You just got to be curious. You got to challenge your own thinking, push yourself. That has always been, there's a great expression I read a long time ago that when something like curiosity is, life assumption is death. When you assume things you're going to decline, you're going to go backward. So curious, that's something I tell our salespeople, I tell our designers, I tell our vendors and the customers, we should always be thinking, because humans by definition, we are lazy. The brave ones got out of the cave and they got killed. Our ancestors stayed in the cave. That's what we hear. So how do we keep pushing? Our natural instinct is to, hey, let's take it easy. So I feel like curiosity kind of pushes you, makes you rethink about the assumption that we all tend to make naturally.
Jon Pertchik:
It means you're also a life learner. You're constantly trying to develop and deeply share that philosophy. Another one I saw that I've seen you quoted, and I really embrace this too, and I'm curious to hear you talk about a little bit, is no one's penalized for mistakes, because mistakes are mess-ups, right? So wow, you messed up. There's got to be a consequence. Talk about why that's not the case.
Satya Tiwari:
Yeah, if you think about our industry, we bring products hoping someone will like it. So, we get humble, we bring 100 new product a week, we don't know which one will sell. So for us, life is experimentation. It's not even a mistake. You got to try 10 things and you reiterate, you try and you reiterate. Now there's certain mistakes you want to learn from. With Mitchell Gold, we are getting into white glove delivery. We want to make sure the product gets there. So if the carrier is not right, you got to change it. But I do feel like how do make sure we value experimentation? If you don't try it, you're not going to get anywhere. If we just keep doing what we know, then we're not going to push the envelope. From my engineering background, which was always about experimentation, you try a hundred things and one will work.
So, I always like to try new things. I try to push our people to try new things that be a design. We brought bigger sizes, we brought shapes that we thought doesn't look right and it became our bestseller. So, we always felt like you're going to try it. And mistakes have led to more successes for us. And sometime when a buyer or we make a mistake, we only sell them. This is going to turn out to be a best-seller, and a lot of time it does. So, mistakes always helps you try new things.
Jon Pertchik:
Engineer failure into the system. And what I mean by that is we don't literally intend to fail, but it all starts with taking some modest risk, sometimes failing and going ahead. So that's another philosophy I really share with you.
Satya Tiwari:
We have to embrace failure and knowing what not to do is a learning as well. And you got to try many things to get there.
Jon Pertchik:
Life is not just about knowing what to do more often, it's learning what not to do-
Satya Tiwari:
Not to do.
Jon Pertchik:
And adapting off of that. Well, shifting for a second, going back to some of the acquisitions, you started to talk a little bit about Mitchell Gold and the White Glove. Tell us about some of the challenges and opportunities there.
Satya Tiwari:
Yeah, so Mitchell Gold, I got to know the brand about 15 years ago, and as a customer, I bought one of their sofa. And first thing I realized, and I went to all the retailers, there's something about the product and the look and the fit was comfortable, stylish, but something that you want to sit in versus just look at. And I start selling them product. And interesting story, they already had a rug partner, so they won't take me as a vendor. And then I said, I can sell you Rug Pad. So that's how I started. I started selling them. Rug Pad said I'll take anything. And Rug Pad usually is the number one skew at any store. So I got the number one skew without even getting into the business. I just love the brand, the aesthetics. And over the years, this was ... So by the time I got involved in this transaction, the bankruptcy, all the stores were shut.
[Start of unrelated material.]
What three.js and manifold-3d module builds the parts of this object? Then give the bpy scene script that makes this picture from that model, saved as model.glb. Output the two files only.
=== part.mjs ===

People have lost money. So, it was a lot of chaos. What I really wanted to do was going deeper with designers and we do rugs, we do custom rugs. We can cut a rug to any size in our factory in Georgia. So I just always felt like furniture, although we tell people start with the rugs, everyone starts with the furniture. So I felt like if I can find a way to have customer poultry, I'll be in their mind, and then all the other things would follow. But we also knew that it'll be challenging, right? Factory has been shut. There's no customer because they did retail, and they had some OEMs, they worked with folks like RH and others. They had shifted their production. So we knew the journey was going to be long again. So we knew from day one, this is going to be three-year, not three-month, five-month project.
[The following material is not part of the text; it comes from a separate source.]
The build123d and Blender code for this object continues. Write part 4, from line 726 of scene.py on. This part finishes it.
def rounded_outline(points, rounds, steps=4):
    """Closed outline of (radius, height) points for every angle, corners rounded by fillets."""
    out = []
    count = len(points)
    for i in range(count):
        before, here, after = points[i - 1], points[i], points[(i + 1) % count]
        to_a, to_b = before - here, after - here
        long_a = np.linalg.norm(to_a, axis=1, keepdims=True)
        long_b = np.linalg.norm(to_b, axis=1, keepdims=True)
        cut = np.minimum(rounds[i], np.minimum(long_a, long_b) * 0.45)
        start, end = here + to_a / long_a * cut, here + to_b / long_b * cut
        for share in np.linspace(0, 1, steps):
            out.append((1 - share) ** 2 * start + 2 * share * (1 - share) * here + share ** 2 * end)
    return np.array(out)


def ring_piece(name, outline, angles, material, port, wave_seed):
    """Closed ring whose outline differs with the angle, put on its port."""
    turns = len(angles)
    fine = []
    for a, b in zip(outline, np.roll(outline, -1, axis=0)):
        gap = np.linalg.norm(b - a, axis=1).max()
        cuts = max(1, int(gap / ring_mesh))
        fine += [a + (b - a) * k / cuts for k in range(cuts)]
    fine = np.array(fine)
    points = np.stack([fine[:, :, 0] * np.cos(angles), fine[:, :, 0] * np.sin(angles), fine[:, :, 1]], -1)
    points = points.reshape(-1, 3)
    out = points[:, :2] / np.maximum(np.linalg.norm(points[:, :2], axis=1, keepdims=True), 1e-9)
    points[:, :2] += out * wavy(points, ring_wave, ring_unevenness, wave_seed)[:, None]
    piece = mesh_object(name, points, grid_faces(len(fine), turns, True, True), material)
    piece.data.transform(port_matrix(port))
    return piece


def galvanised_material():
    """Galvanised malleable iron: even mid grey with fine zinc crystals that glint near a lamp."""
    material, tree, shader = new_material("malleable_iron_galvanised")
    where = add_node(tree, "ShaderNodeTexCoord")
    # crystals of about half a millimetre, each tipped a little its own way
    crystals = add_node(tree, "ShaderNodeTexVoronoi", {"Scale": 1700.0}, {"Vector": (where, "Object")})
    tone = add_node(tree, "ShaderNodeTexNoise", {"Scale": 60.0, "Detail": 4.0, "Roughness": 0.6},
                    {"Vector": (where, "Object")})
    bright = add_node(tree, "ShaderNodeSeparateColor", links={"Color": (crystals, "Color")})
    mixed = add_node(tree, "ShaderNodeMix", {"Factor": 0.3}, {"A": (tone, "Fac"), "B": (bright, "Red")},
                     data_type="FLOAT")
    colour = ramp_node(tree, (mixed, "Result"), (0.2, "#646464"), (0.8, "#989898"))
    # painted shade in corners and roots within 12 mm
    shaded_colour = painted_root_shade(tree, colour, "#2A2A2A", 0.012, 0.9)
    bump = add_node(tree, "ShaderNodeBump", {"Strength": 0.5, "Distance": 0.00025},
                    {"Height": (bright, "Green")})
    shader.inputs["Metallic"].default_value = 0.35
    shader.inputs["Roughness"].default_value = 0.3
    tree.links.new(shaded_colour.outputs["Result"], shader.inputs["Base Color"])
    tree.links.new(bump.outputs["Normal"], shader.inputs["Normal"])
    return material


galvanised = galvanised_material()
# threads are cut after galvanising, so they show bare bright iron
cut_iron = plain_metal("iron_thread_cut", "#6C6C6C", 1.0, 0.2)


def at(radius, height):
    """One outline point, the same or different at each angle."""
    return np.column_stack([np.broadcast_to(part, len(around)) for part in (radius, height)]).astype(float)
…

And then we also knew that this is a whole new business. It's within our world of home. But understanding form, understanding. So luckily Mitchell is very much involved and he's, I've never met someone as passionate like him and my dad about product. It's not about selling something, it's about giving a product that you'll enjoy and you will enjoy 10 years from now. It's a brand that very valued, high quality made in America. And when I think of Made in America, it's not like we bring product from India, from Turkey, from Egypt. There's certain things we can do here and when it's customization. So, most of the Mitchell Gold product can select 300 plus fabrics. You can send your own fabrics. I got to learn the words like COM, customer-owned material, COL, customer-owned leather.
So, it's something that it's really getting us ahead of a customer that we weren't getting there before. So it is been a great journey. I'm going back to our previous point, curiosity, sometimes doing the same thing, you get stale. So this brings a whole new set of learning and challenges. But customers are really rewarding us. Now, we have over 5,000 customers who have opened an account with Mitchell Gold, over five 100s have ordered from us multiple times. So just getting in the right direction. But I'm really excited about this.
Jon Pertchik:
That's awesome. Stepping back, maybe talk about the segmentation of now your offerings and maybe where you see yourself going over the next five or 10 years?
Satya Tiwari:
Great question. When I wake up every day, and for the last 21 years, the idea is how do I get to the consumer? So, when I graduated college, I went to Ikea in Elizabeth ... Near Newark, New Jersey, you didn't have Wayfarers of the world. So at that time I wanted to buy what they call a disposable furniture. I was not buying stuff that I'll have it forever. So very early days I've realized that we have customers who are just coming into the market. They value different things. Then we also have customers who are living in nice homes. They want something that can last long. They believe in quality. So Surya, we shaped from very early days. We want to be good, better, best. We want to have very accessible price point and we want to be as luxury as possible. Now initially we start in the middle.
First goal was how do I get the rugs, now today we sell rugs to from as value as you can get to, as high end as you can get. Now, the same philosophy we want to apply now, each brand is a little different. So Surya, we have repositioned now as better best. We launched a brand last year called Livabliss that's more approachable value brand and value brand doesn't mean that it's not high design. Now, same abstract. We have in $10,000 rug and same abstract we have in a hundred dollars rugs. So we are not cheapening the experience. It's like you don't want to buy an heirloom product, you want to buy something that you can enjoy for the next 3, 4, 5 years. So, we have now Livabliss is our approachable value brand, and then Surya is better best.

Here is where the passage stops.